I don’t have answers to these questions except as I allow myself to be immersed in God’s word in scripture, pray deeply, and reflect in quietness. These are all things that can be easily set aside in the busyness of a day. Life can lead me astray to think that my ideas are best, my hopes are most important, and my worries belong at center stage. I begin paying more attention to what I am feeling rather than asking God to lead me well.

When I begin to listen to my voice more than God’s voice, I do God a disfavor. After all, it is God who has greater wisdom, longer insight of years, and a bigger and better plan than mine. If I cultivate spiritual deafness and listen only to my voice, I am going to be filled with selfish ambition and vain conceit as Paul talks about. I will not find fellowship in the Spirit. I will not know tenderness and compassion. I will not be able to be like minded with the same love or one in spirit and purpose. I will be in God’s way.

I think this is one of the most important lessons we can learn in the Christian faith – how to become less of an obstacle and more of a help to God, how to tune into what God has in mind, and how to empty ourselves in order to be filled with God. It is a conscious decision we have to make day by day and moment by moment. I don’t think it matters whether you have been a believer for many years or just a few.

Any one of us can get led astray and be tempted to put our emotions and worries ahead of what God wants for us. But anyone can choose to make a new start, and ask God how to draw near again, to the glory of his name. That’s what Christ is all about, forgiveness and new life.

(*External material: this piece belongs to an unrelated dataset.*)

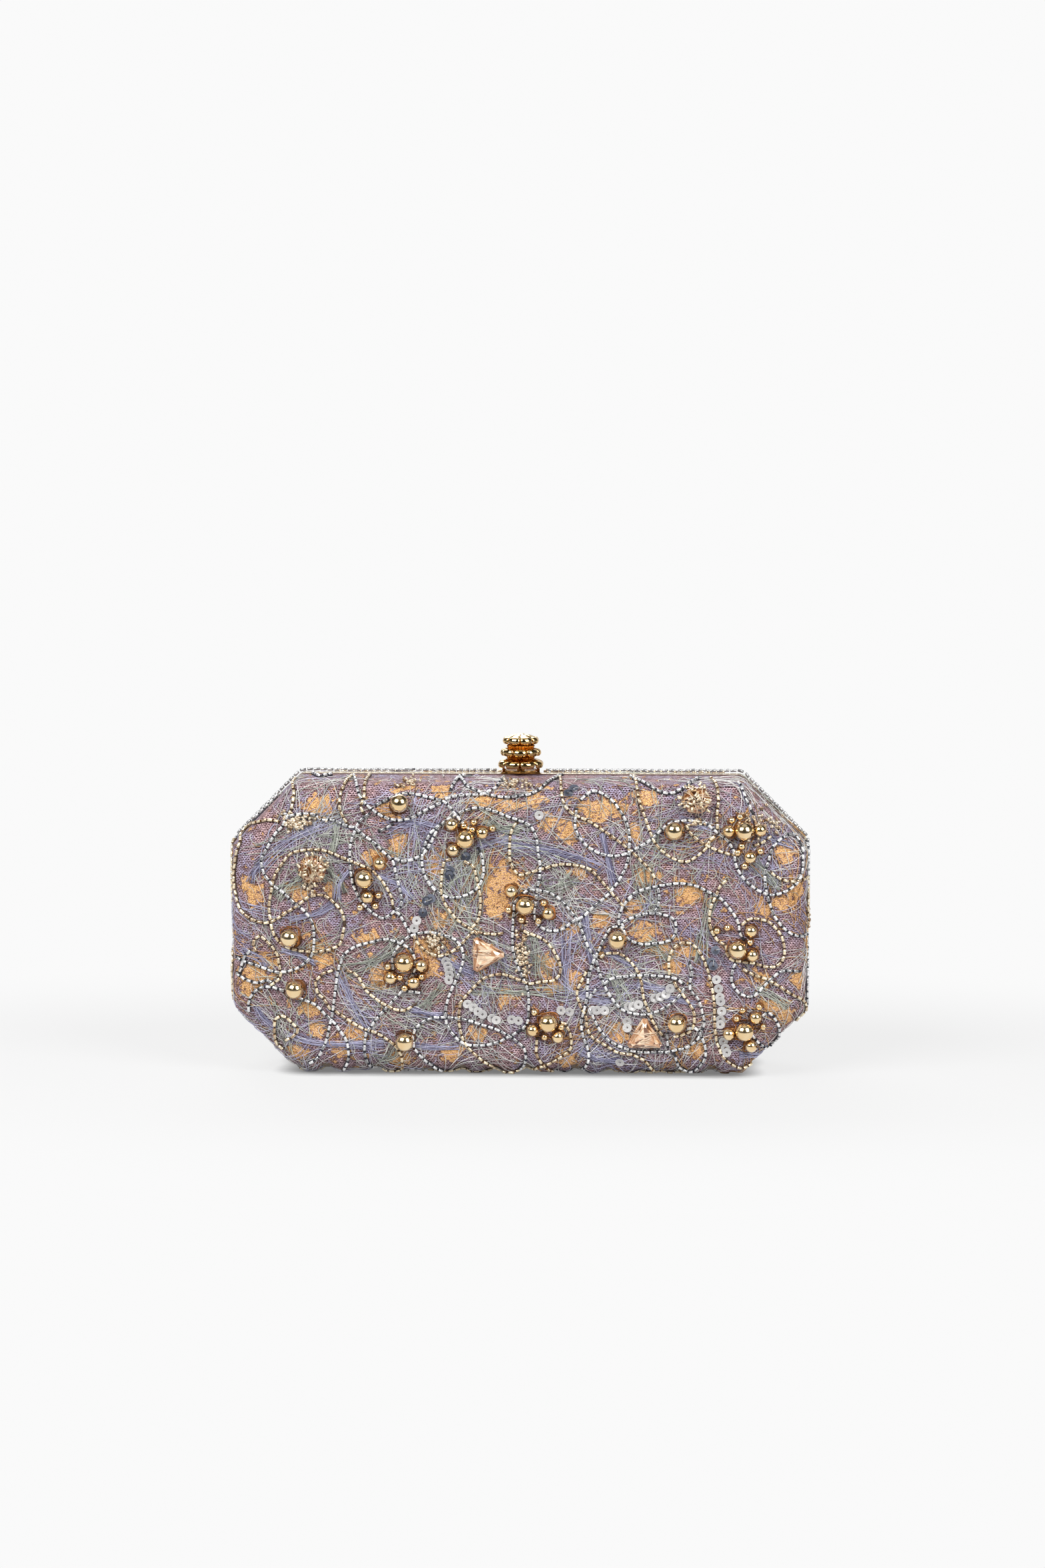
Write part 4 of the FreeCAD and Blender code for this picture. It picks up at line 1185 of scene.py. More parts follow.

Paul says, “If you have any encouragement from being united with Christ, if any comfort from his love, if any fellowship with the Spirit, if any tenderness and compassion…” Has Christ encouraged you? Have you found comfort in Christ’s love? Have you been in fellowship with God’s Spirit? Do you have tenderness and compassion, which are gifts of the Spirit? If you have been blessed through any of these signs of God’s presence, respond. Express your gratefulness for Christ’s love by showing that same love to others. Find your new focus, following the example of Christ.